* Stated task *
Reproduce the listing below verbatim.

* Given material *
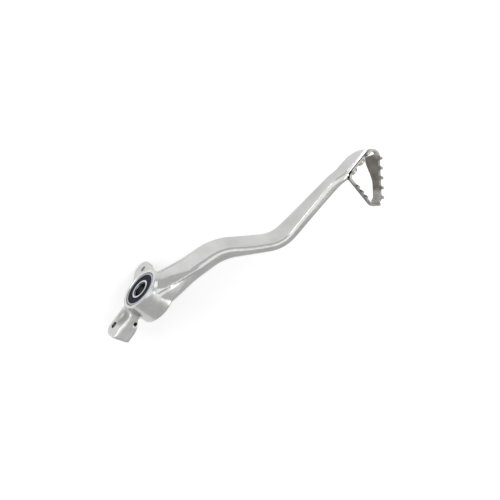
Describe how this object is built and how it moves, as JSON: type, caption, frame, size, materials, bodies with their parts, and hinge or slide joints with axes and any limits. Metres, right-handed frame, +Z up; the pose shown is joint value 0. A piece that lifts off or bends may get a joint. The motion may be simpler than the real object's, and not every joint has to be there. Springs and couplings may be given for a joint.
{
  "type": "rear brake pedal",
  "caption": "Swept forged aluminium brake pedal with sealed ball bearings in its pivot hub, a push rod fork, a spring ear and a toothed steel step plate.",
  "frame": {"origin": "centre of the pivot bore, halfway between the two bearings", "axes": "+X forwards along the pedal to the step plate, +Y along the pivot towards the motorcycle's middle (inboard), +Z up"},
  "size_m": [0.2686, 0.1345, 0.0648],
  "materials": {
    "forged_aluminium": "polished forging with a satin grain",
    "bearing_steel": "ground and polished",
    "ball_steel": "mirror polished",
    "cage_polymer": "moulded",
    "seal_rubber": "moulded, slightly glossy",
    "zinc_steel": "turned",
    "dark_steel": "blasted and darkened",
    "screw_steel": "bright zinc plating"
  },
  "bodies": {
    "pedal": {"lever": "forged_aluminium", "inboard_outer_ring": "bearing_steel", "outboard_outer_ring": "bearing_steel", "inboard_front_seal": "seal_rubber", "inboard_back_seal": "seal_rubber", "outboard_front_seal": "seal_rubber", "outboard_back_seal": "seal_rubber", "step_plate": "dark_steel", "front_step_screw": "screw_steel", "rear_step_screw": "screw_steel"},
    "pivot_races": {"inboard_inner_ring": "bearing_steel", "outboard_inner_ring": "bearing_steel", "bearing_spacer": "zinc_steel"},
    "ball_cages": {"inboard_cage": "cage_polymer", "outboard_cage": "cage_polymer", "inboard_balls": "ball_steel", "outboard_balls": "ball_steel"}
  },
  "joints": [
    {"name": "pivot_turn", "type": "hinge", "parent": "pedal", "child": "pivot_races", "pos_m": [0, 0, 0], "axis": [0, 1, 0], "continuous": true},
    {"name": "ball_orbit", "type": "hinge", "parent": "pedal", "child": "ball_cages", "pos_m": [0, 0, 0], "axis": [0, 1, 0], "continuous": true}
  ],
  "couplings": [
    {"joint": "ball_orbit", "follows": "pivot_turn", "ratio": 0.36477}
  ]
}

* Exercise answer *
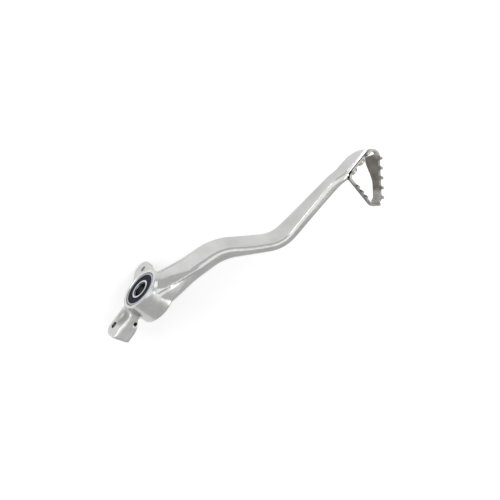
Describe how this object is built and how it moves, as JSON: type, caption, frame, size, materials, bodies with their parts, and hinge or slide joints with axes and any limits. Metres, right-handed frame, +Z up; the pose shown is joint value 0. A piece that lifts off or bends may get a joint. The motion may be simpler than the real object's, and not every joint has to be there. Springs and couplings may be given for a joint.
{
  "type": "rear brake pedal",
  "caption": "Swept forged aluminium brake pedal with sealed ball bearings in its pivot hub, a push rod fork, a spring ear and a toothed steel step plate.",
  "frame": {"origin": "centre of the pivot bore, halfway between the two bearings", "axes": "+X forwards along the pedal to the step plate, +Y along the pivot towards the motorcycle's middle (inboard), +Z up"},
  "size_m": [0.2686, 0.1345, 0.0648],
  "materials": {
    "forged_aluminium": "polished forging with a satin grain",
    "bearing_steel": "ground and polished",
    "ball_steel": "mirror polished",
    "cage_polymer": "moulded",
    "seal_rubber": "moulded, slightly glossy",
    "zinc_steel": "turned",
    "dark_steel": "blasted and darkened",
    "screw_steel": "bright zinc plating"
  },
  "bodies": {
    "pedal": {"lever": "forged_aluminium", "inboard_outer_ring": "bearing_steel", "outboard_outer_ring": "bearing_steel", "inboard_front_seal": "seal_rubber", "inboard_back_seal": "seal_rubber", "outboard_front_seal": "seal_rubber", "outboard_back_seal": "seal_rubber", "step_plate": "dark_steel", "front_step_screw": "screw_steel", "rear_step_screw": "screw_steel"},
    "pivot_races": {"inboard_inner_ring": "bearing_steel", "outboard_inner_ring": "bearing_steel", "bearing_spacer": "zinc_steel"},
    "ball_cages": {"inboard_cage": "cage_polymer", "outboard_cage": "cage_polymer", "inboard_balls": "ball_steel", "outboard_balls": "ball_steel"}
  },
  "joints": [
    {"name": "pivot_turn", "type": "hinge", "parent": "pedal", "child": "pivot_races", "pos_m": [0, 0, 0], "axis": [0, 1, 0], "continuous": true},
    {"name": "ball_orbit", "type": "hinge", "parent": "pedal", "child": "ball_cages", "pos_m": [0, 0, 0], "axis": [0, 1, 0], "continuous": true}
  ],
  "couplings": [
    {"joint": "ball_orbit", "follows": "pivot_turn", "ratio": 0.36477}
  ]
}